On the Trinidad and Tobago/El Salvador Partial Scope Trade Agreement, it was started that: “El Salvador provides access for 150 products from Trinidad and Tobago, including fish, cassava, watermelons, curry, cocoa powder, condiments (ketchup, mustard, pepper sauce) lubricating oils, greases and plastic products among others. Trinidad and Tobago is also committed to provide preferential access for 177 products from El Salvador including clothing, cereals and cosmetics into Trinidad and Tobago.”
The document stated that the Government “is currently seeking the required approvals to implement the agreement. Consequently, the text of the agreement must be initialled (by both parties) and submitted to the Secretary General, CARICOM Secretariatbefore the end of Fiscal 2016/2017.”
This was an agreement made in 2015, and by 2018 the new Government has not yet even settled on “required approvals”.
On the Trinidad and Tobago/Guatemala Partial Scope Trade Agreement, the 2017 Review of the Economy stated: “The Trinidad and Tobago/Guatemala Partial Scope Trade Agreement was signed on February 6, 2015. The Agreement provides access for 135 products into Guatemala from Trinidad and Tobago and 144 products into Trinidad and Tobago from Guatemala. Local manufacturers and exporters are expected to benefit as this will allow the sale of products such as agro-processed goods, at duty free rates to the Guatemalan market.”

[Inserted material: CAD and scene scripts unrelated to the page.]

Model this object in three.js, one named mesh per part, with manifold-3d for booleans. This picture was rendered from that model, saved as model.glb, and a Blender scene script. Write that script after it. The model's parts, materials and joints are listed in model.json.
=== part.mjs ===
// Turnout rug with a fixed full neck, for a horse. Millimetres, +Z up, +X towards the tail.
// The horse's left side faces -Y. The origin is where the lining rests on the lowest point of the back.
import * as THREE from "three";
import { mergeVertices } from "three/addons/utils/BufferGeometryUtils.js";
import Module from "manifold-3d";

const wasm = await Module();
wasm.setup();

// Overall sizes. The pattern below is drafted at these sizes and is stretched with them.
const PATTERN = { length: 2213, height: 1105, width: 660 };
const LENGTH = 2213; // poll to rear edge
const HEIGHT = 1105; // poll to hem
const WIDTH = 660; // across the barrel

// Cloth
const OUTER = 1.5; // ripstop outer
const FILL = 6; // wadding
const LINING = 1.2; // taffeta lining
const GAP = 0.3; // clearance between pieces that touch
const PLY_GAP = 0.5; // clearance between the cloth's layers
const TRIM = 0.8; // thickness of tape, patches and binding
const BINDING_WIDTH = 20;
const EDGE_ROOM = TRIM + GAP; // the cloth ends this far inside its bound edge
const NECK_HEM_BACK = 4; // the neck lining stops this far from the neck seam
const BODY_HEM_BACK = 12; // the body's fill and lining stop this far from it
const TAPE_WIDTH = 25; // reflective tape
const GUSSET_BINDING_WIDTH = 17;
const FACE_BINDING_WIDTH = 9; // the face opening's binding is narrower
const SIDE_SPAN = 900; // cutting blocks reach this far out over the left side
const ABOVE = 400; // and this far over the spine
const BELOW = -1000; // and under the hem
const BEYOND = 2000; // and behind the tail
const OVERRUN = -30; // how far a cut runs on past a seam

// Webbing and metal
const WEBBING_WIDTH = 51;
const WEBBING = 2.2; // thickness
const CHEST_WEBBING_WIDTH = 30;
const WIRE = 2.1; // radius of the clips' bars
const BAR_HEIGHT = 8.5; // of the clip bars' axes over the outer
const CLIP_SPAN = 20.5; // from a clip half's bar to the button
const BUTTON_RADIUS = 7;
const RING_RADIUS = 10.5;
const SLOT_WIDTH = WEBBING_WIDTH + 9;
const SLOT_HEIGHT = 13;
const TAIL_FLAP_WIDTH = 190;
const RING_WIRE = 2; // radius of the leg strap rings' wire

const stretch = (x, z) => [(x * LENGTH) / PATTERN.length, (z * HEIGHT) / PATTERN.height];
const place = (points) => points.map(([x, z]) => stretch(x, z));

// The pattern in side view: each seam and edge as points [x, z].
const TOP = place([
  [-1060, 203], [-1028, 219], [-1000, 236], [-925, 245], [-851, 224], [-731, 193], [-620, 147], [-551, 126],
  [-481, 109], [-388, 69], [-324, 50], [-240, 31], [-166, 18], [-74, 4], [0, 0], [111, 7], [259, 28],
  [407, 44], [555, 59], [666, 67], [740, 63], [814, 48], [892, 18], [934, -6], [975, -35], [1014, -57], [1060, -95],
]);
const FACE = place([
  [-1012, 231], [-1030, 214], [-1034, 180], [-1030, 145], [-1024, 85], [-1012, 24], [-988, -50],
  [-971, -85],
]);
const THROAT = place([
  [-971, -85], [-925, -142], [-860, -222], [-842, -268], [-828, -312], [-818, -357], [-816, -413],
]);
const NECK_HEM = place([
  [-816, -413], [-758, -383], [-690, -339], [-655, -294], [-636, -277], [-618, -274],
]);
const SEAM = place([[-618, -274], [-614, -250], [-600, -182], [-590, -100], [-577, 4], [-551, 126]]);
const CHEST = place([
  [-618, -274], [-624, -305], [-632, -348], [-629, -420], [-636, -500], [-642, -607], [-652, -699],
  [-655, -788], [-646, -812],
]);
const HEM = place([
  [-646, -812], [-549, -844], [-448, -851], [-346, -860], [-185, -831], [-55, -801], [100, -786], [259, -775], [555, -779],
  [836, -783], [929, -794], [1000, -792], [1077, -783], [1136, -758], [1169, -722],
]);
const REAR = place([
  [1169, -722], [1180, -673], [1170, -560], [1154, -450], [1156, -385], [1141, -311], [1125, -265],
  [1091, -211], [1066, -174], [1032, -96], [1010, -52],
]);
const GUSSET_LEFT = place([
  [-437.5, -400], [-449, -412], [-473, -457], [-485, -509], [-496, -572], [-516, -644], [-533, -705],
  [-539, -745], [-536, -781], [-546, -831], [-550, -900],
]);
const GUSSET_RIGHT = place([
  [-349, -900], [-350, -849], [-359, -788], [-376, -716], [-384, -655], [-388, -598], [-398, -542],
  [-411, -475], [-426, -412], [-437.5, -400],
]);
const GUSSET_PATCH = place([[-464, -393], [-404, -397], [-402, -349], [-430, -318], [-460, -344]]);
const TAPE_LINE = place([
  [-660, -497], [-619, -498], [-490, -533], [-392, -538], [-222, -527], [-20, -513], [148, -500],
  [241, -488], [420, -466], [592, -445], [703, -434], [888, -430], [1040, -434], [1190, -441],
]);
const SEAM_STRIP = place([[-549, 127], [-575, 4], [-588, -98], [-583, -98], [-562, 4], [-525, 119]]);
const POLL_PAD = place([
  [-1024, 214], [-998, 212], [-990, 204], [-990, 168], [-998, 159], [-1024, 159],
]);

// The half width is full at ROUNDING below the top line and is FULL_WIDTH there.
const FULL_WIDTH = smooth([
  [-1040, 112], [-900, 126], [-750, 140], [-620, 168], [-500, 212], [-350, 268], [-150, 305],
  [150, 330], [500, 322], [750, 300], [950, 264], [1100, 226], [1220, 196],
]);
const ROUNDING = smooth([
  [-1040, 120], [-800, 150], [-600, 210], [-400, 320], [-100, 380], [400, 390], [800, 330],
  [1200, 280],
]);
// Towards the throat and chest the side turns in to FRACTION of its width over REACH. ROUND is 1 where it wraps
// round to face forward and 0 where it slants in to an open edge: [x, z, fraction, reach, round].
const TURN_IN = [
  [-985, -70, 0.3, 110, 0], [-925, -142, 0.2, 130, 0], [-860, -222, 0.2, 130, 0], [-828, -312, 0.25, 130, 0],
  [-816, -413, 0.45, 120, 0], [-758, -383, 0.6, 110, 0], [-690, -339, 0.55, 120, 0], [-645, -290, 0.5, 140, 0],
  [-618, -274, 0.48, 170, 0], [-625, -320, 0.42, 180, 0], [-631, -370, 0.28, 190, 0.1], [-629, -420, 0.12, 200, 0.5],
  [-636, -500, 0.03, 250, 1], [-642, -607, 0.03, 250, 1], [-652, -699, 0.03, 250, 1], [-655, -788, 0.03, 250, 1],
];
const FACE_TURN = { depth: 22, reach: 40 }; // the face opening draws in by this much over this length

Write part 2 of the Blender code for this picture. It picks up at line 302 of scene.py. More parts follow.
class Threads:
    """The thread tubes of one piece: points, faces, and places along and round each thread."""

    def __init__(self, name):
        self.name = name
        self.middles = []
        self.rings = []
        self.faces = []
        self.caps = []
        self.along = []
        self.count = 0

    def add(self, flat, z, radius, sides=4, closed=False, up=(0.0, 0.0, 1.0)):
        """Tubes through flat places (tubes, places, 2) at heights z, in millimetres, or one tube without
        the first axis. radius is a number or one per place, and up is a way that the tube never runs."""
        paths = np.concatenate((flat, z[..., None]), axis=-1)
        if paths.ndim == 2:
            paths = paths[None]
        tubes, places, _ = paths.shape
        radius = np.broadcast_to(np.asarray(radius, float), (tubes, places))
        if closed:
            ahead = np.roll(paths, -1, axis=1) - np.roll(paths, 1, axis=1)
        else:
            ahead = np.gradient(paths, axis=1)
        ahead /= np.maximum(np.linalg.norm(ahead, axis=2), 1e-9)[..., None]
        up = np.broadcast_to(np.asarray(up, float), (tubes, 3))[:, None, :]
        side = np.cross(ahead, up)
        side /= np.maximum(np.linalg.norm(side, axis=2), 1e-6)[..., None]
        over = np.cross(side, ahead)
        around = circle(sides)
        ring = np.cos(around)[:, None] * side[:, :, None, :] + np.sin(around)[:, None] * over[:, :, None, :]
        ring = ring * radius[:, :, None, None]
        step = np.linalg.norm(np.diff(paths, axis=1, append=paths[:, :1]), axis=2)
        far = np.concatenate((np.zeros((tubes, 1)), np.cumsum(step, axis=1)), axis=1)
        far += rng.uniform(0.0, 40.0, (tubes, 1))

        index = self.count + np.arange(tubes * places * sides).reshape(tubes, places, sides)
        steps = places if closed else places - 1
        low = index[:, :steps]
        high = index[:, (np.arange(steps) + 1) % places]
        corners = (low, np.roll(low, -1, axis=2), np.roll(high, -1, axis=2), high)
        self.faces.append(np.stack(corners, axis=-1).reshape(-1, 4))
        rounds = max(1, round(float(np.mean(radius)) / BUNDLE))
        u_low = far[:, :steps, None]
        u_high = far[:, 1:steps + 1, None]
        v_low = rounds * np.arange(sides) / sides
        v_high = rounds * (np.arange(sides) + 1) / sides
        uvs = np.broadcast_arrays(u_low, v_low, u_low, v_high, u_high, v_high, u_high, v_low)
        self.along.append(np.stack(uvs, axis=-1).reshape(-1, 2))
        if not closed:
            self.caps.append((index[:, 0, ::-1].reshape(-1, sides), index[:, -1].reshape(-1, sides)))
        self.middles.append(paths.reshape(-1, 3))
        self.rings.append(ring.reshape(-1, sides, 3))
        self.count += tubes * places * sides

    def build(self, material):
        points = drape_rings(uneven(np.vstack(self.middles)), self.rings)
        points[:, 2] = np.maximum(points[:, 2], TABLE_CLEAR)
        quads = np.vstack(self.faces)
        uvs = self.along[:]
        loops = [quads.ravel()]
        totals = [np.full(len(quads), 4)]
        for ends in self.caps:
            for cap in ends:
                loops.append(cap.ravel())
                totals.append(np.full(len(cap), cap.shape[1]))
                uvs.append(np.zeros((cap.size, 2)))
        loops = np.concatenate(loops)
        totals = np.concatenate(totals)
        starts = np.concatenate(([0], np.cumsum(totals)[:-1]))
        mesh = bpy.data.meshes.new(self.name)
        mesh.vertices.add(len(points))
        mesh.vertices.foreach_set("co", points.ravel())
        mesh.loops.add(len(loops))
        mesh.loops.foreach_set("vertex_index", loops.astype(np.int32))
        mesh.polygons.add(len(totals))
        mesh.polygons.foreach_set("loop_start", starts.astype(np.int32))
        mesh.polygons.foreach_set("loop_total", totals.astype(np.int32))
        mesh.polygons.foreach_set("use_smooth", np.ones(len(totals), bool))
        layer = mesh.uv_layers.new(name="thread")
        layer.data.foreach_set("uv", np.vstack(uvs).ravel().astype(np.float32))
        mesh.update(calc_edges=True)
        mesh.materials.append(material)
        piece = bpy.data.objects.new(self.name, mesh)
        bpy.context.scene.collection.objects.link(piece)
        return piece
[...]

Nothing was said on how the agreement has progressed, the level of contact, the level of earnings projected and the benefit to local industry.
And while we wait for Imbert to figure out a way to manipulate trade and industry, we also keep a sharp eye on the fact that the agriculture sector has declined by 18% since 2015.
The construction sector has declined by 10% since 2015.
And despite Imbert’s underhanded attempt to change the composition of the energy and non-energy sectors, the manufacturing sector has declined by 8%.
An interesting fact that readers must keep in mind is that when the Rowley Administration makes blasé references to percentage points in unemployment increases, one percent unemployment effectively means that at least 6000 people in this country are unemployed.